## start

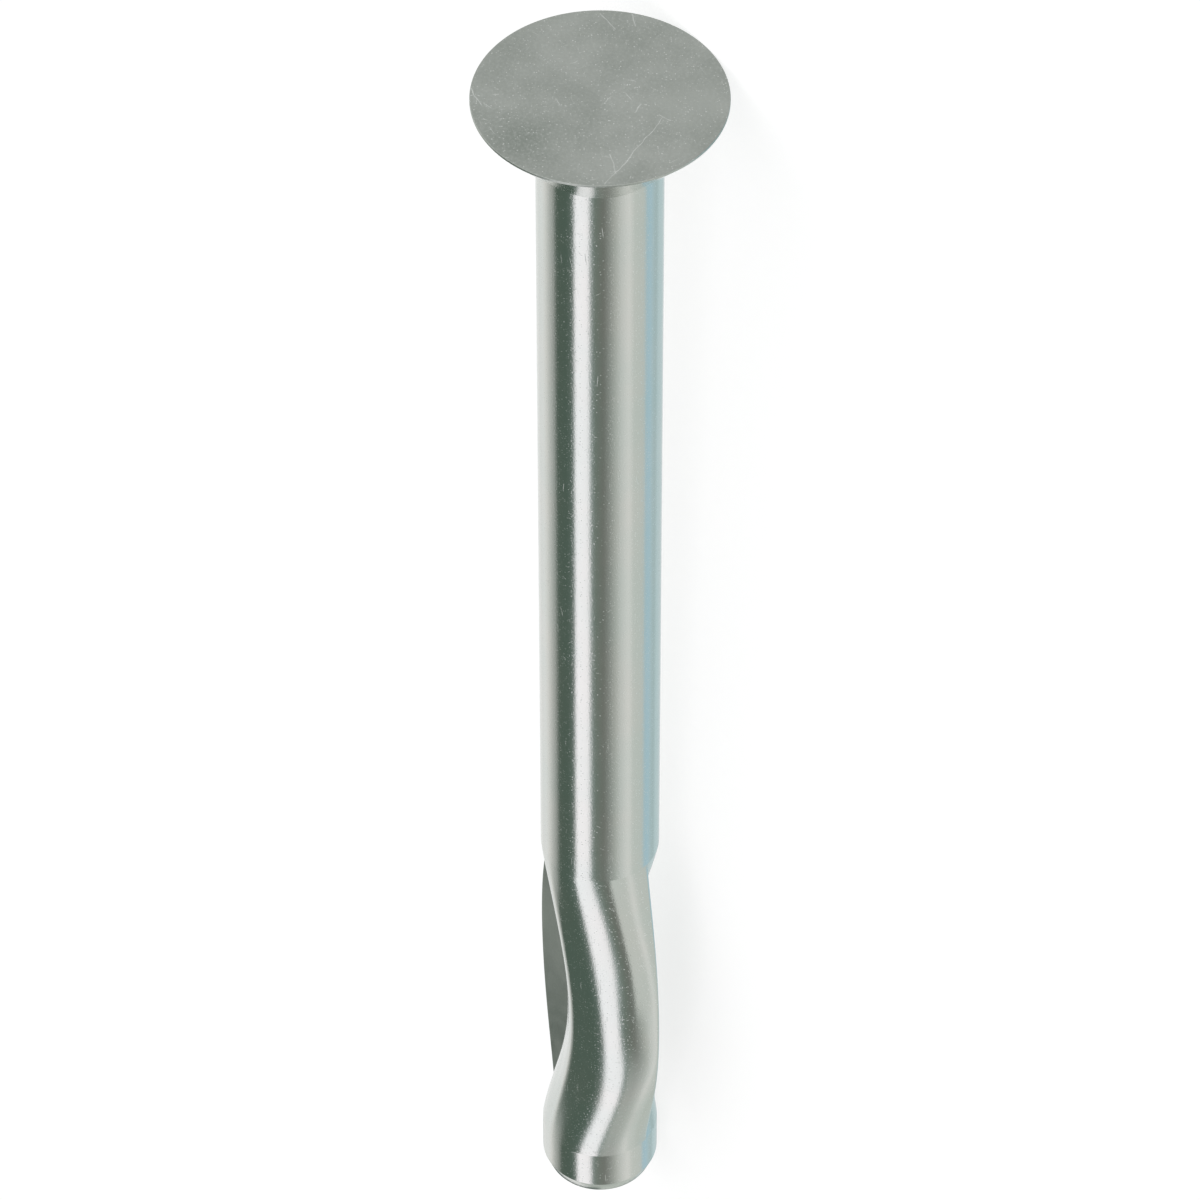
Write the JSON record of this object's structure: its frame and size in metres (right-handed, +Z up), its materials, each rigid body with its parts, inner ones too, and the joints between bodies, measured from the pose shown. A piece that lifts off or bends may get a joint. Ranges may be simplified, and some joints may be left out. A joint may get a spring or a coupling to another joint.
{
  "type": "split-drive anchor",
  "caption": "Countersunk one-piece hammer-in anchor whose slit shank has opposed half-round legs bowed to either side, above a short whole tip.",
  "frame": {"origin": "centre of the anchor's bounding box on the ground it lies on", "axes": "+Z up; the anchor lies along Y with its head towards -Y; its axis rises by 2.3 degrees towards the head, because the head is wider than the tip"},
  "size_m": [0.0126, 0.0798, 0.0127],
  "materials": {
    "zinc_steel": "bright zinc plate, smooth and mirror-like on the shank, satin and lightly scratched on the head's face"
  },
  "bodies": {
    "root": {"anchor_body": "zinc_steel"}
  },
  "joints": []
}
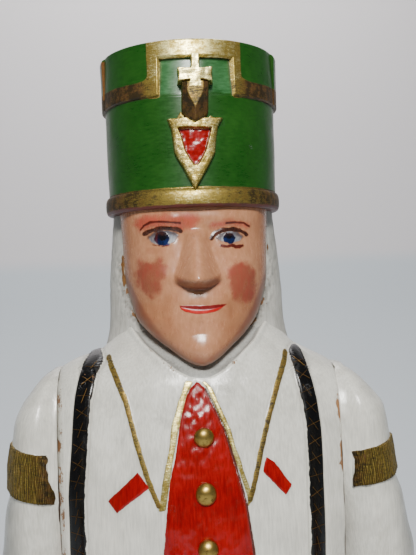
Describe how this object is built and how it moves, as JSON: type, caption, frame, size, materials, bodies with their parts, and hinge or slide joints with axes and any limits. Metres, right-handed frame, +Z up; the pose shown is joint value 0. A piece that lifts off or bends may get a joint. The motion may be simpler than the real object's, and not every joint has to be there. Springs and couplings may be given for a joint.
{
  "type": "wooden miner figure lamp",
  "caption": "Carved and painted wooden miner in a tall green shaft hat with a cross badge, standing on a low base and holding an electric candle in each fist.",
  "frame": {"origin": "middle of the base's underside", "axes": "+Z up from the underside to the hat; the figure looks along -Y; +X is the figure's left"},
  "size_m": [0.2577, 0.2123, 0.7803],
  "materials": {
    "painted_wood": "glossy hand-painted off-white, with red, gold, black and skin tones",
    "gilt_wood": "gold bronze paint over red brown",
    "green_painted_wood": "glossy green paint, worn at the edges",
    "turned_wood": "glossy red paint with gold rims",
    "candle_sleeve": "ivory, satin",
    "brass": "worn brass",
    "bulb_glass": "clear glass",
    "black_plastic": "satin black"
  },
  "bodies": {
    "root": {"figure": "painted_wood", "arm_left": "painted_wood", "arm_right": "painted_wood", "hat_badge": "gilt_wood", "base": "green_painted_wood", "candle_holder_left": "turned_wood", "candle_holder_right": "turned_wood", "candle_left": "candle_sleeve", "candle_right": "candle_sleeve", "bulb_cap_left": "brass", "bulb_cap_right": "brass", "bulb_left": "bulb_glass", "bulb_right": "bulb_glass", "cable_bushing": "black_plastic", "button_1": "brass", "button_2": "brass", "button_3": "brass", "button_4": "brass", "button_5": "brass"}
  },
  "joints": []
}
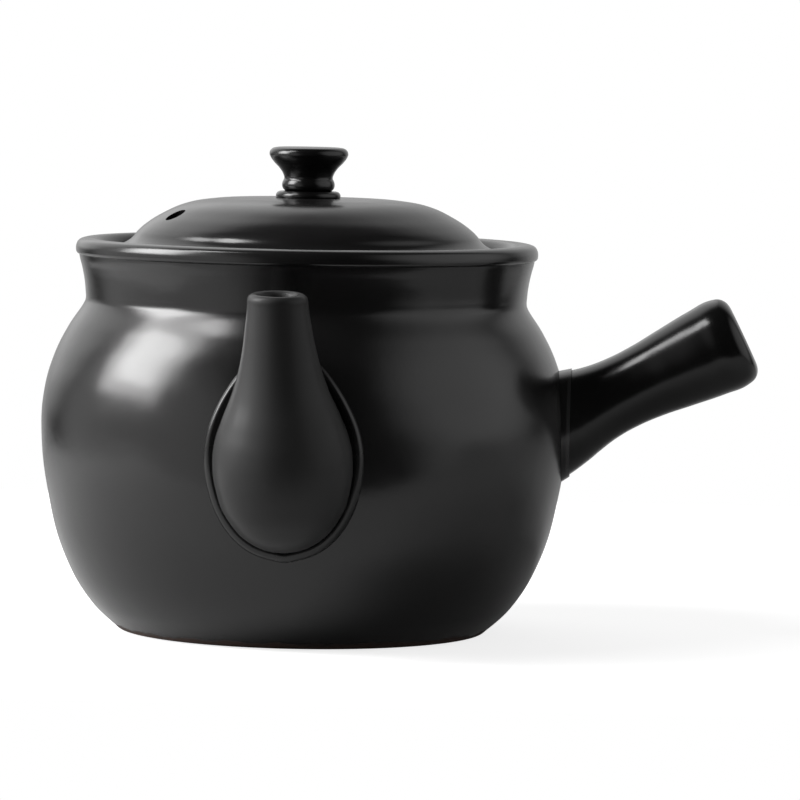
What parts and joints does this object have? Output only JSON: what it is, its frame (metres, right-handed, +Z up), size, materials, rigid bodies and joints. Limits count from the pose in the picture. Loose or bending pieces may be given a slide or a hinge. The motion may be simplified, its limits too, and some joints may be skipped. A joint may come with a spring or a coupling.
{
  "type": "sand pot",
  "caption": "Black stoneware medicine pot with a round belly, a teardrop spout at the front, a hollow side handle and a domed lid with a turned knob.",
  "frame": {"origin": "middle of the flat base that the pot stands on", "axes": "+Z up along the pot's turning axis, +X towards the handle, -Y towards the spout"},
  "size_m": [0.2855, 0.2371, 0.1928],
  "materials": {
    "satin_black_glaze": "satin, slightly mottled black glaze over stoneware",
    "gloss_black_glaze": "glossy black glaze over stoneware"
  },
  "bodies": {
    "pot": {"pot_body": "satin_black_glaze", "spout": "satin_black_glaze", "spout_luting_ring": "satin_black_glaze", "handle": "gloss_black_glaze", "handle_luting_collar": "satin_black_glaze"},
    "lid": {"lid": "satin_black_glaze", "lid_knob": "gloss_black_glaze", "knob_luting_ring": "gloss_black_glaze"}
  },
  "joints": [
    {"name": "lid_lift", "type": "slide", "parent": "pot", "child": "lid", "axis": [0, 0, 1], "range_m": [0, 0.06]}
  ]
}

## end

SET PROBLEM
All of the data must be returned exactly.

EXERCISE RESULT
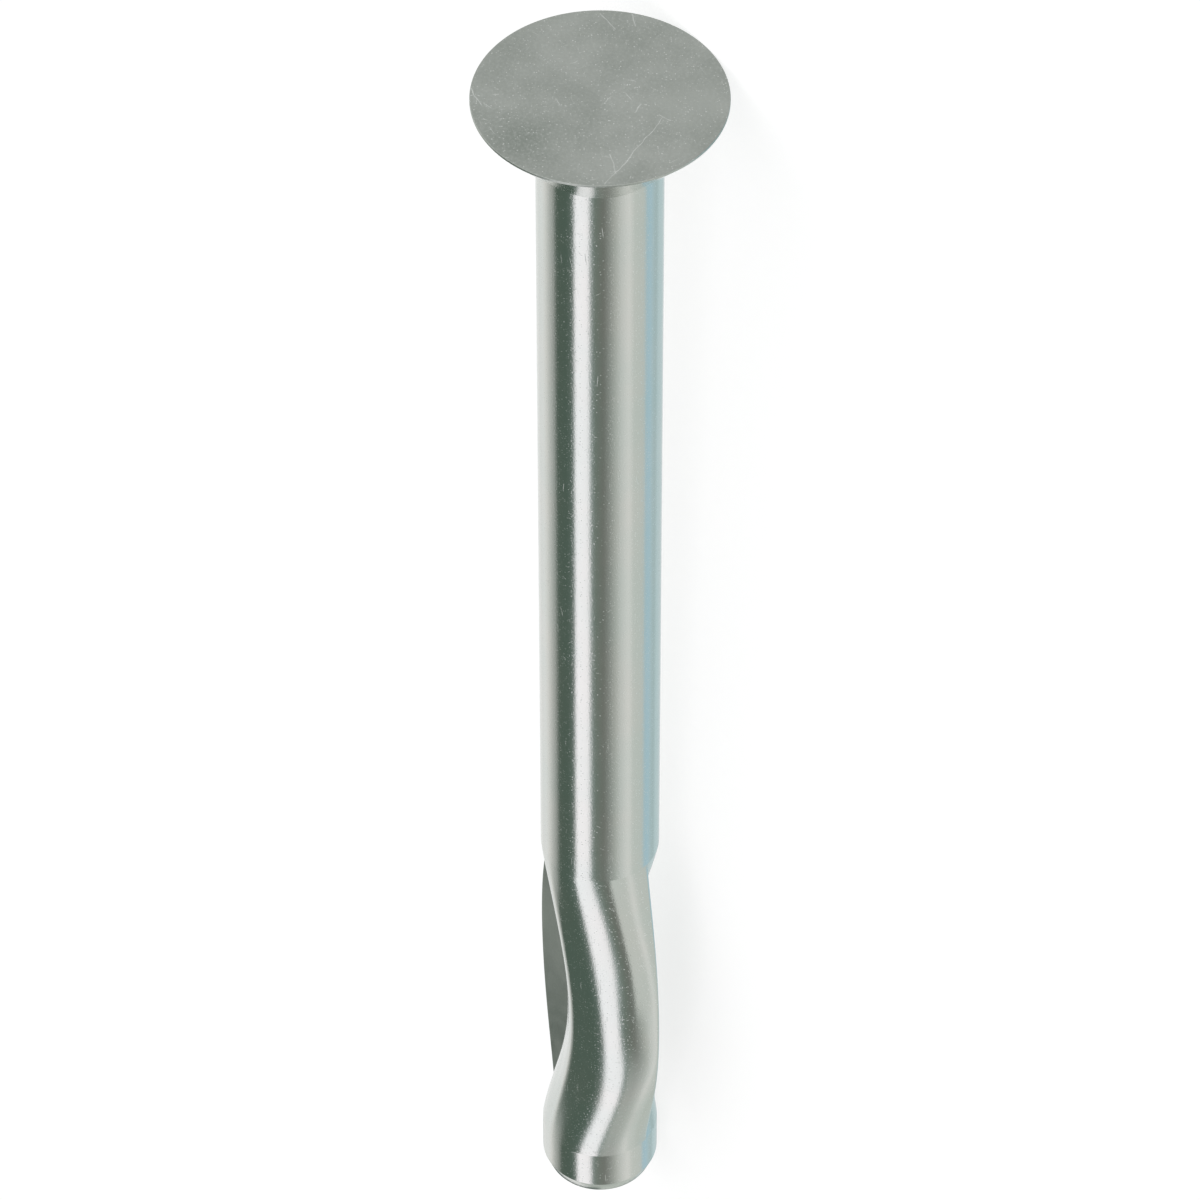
Write the JSON record of this object's structure: its frame and size in metres (right-handed, +Z up), its materials, each rigid body with its parts, inner ones too, and the joints between bodies, measured from the pose shown. A piece that lifts off or bends may get a joint. Ranges may be simplified, and some joints may be left out. A joint may get a spring or a coupling to another joint.
{
  "type": "split-drive anchor",
  "caption": "Countersunk one-piece hammer-in anchor whose slit shank has opposed half-round legs bowed to either side, above a short whole tip.",
  "frame": {"origin": "centre of the anchor's bounding box on the ground it lies on", "axes": "+Z up; the anchor lies along Y with its head towards -Y; its axis rises by 2.3 degrees towards the head, because the head is wider than the tip"},
  "size_m": [0.0126, 0.0798, 0.0127],
  "materials": {
    "zinc_steel": "bright zinc plate, smooth and mirror-like on the shank, satin and lightly scratched on the head's face"
  },
  "bodies": {
    "root": {"anchor_body": "zinc_steel"}
  },
  "joints": []
}
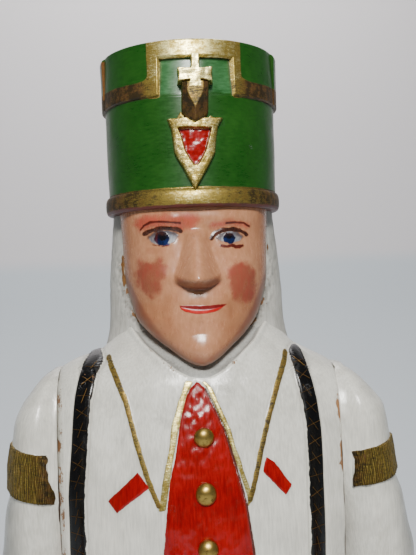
Describe how this object is built and how it moves, as JSON: type, caption, frame, size, materials, bodies with their parts, and hinge or slide joints with axes and any limits. Metres, right-handed frame, +Z up; the pose shown is joint value 0. A piece that lifts off or bends may get a joint. The motion may be simpler than the real object's, and not every joint has to be there. Springs and couplings may be given for a joint.
{
  "type": "wooden miner figure lamp",
  "caption": "Carved and painted wooden miner in a tall green shaft hat with a cross badge, standing on a low base and holding an electric candle in each fist.",
  "frame": {"origin": "middle of the base's underside", "axes": "+Z up from the underside to the hat; the figure looks along -Y; +X is the figure's left"},
  "size_m": [0.2577, 0.2123, 0.7803],
  "materials": {
    "painted_wood": "glossy hand-painted off-white, with red, gold, black and skin tones",
    "gilt_wood": "gold bronze paint over red brown",
    "green_painted_wood": "glossy green paint, worn at the edges",
    "turned_wood": "glossy red paint with gold rims",
    "candle_sleeve": "ivory, satin",
    "brass": "worn brass",
    "bulb_glass": "clear glass",
    "black_plastic": "satin black"
  },
  "bodies": {
    "root": {"figure": "painted_wood", "arm_left": "painted_wood", "arm_right": "painted_wood", "hat_badge": "gilt_wood", "base": "green_painted_wood", "candle_holder_left": "turned_wood", "candle_holder_right": "turned_wood", "candle_left": "candle_sleeve", "candle_right": "candle_sleeve", "bulb_cap_left": "brass", "bulb_cap_right": "brass", "bulb_left": "bulb_glass", "bulb_right": "bulb_glass", "cable_bushing": "black_plastic", "button_1": "brass", "button_2": "brass", "button_3": "brass", "button_4": "brass", "button_5": "brass"}
  },
  "joints": []
}
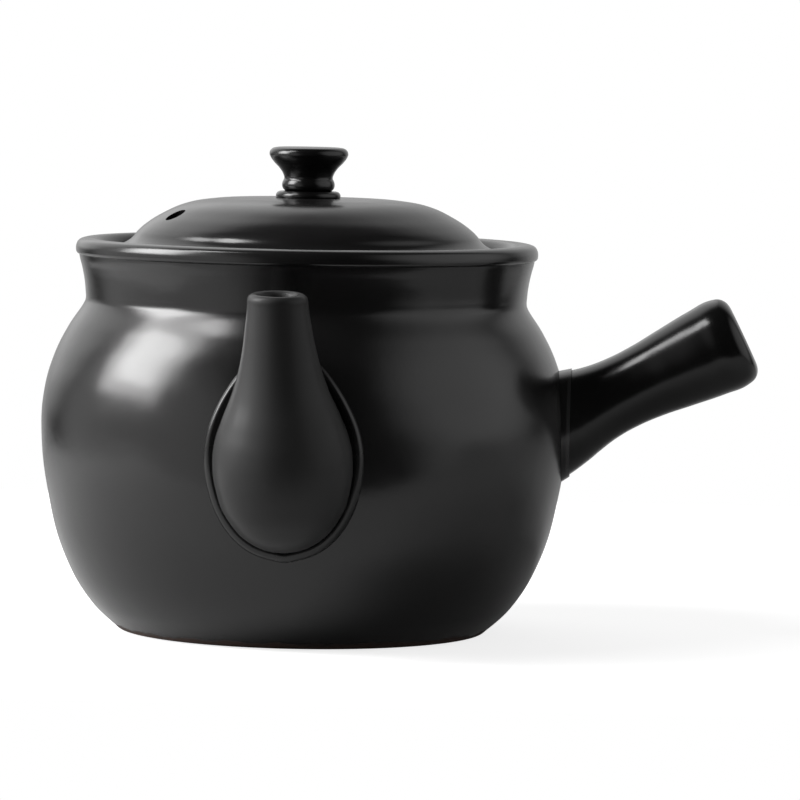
What parts and joints does this object have? Output only JSON: what it is, its frame (metres, right-handed, +Z up), size, materials, rigid bodies and joints. Limits count from the pose in the picture. Loose or bending pieces may be given a slide or a hinge. The motion may be simplified, its limits too, and some joints may be skipped. A joint may come with a spring or a coupling.
{
  "type": "sand pot",
  "caption": "Black stoneware medicine pot with a round belly, a teardrop spout at the front, a hollow side handle and a domed lid with a turned knob.",
  "frame": {"origin": "middle of the flat base that the pot stands on", "axes": "+Z up along the pot's turning axis, +X towards the handle, -Y towards the spout"},
  "size_m": [0.2855, 0.2371, 0.1928],
  "materials": {
    "satin_black_glaze": "satin, slightly mottled black glaze over stoneware",
    "gloss_black_glaze": "glossy black glaze over stoneware"
  },
  "bodies": {
    "pot": {"pot_body": "satin_black_glaze", "spout": "satin_black_glaze", "spout_luting_ring": "satin_black_glaze", "handle": "gloss_black_glaze", "handle_luting_collar": "satin_black_glaze"},
    "lid": {"lid": "satin_black_glaze", "lid_knob": "gloss_black_glaze", "knob_luting_ring": "gloss_black_glaze"}
  },
  "joints": [
    {"name": "lid_lift", "type": "slide", "parent": "pot", "child": "lid", "axis": [0, 0, 1], "range_m": [0, 0.06]}
  ]
}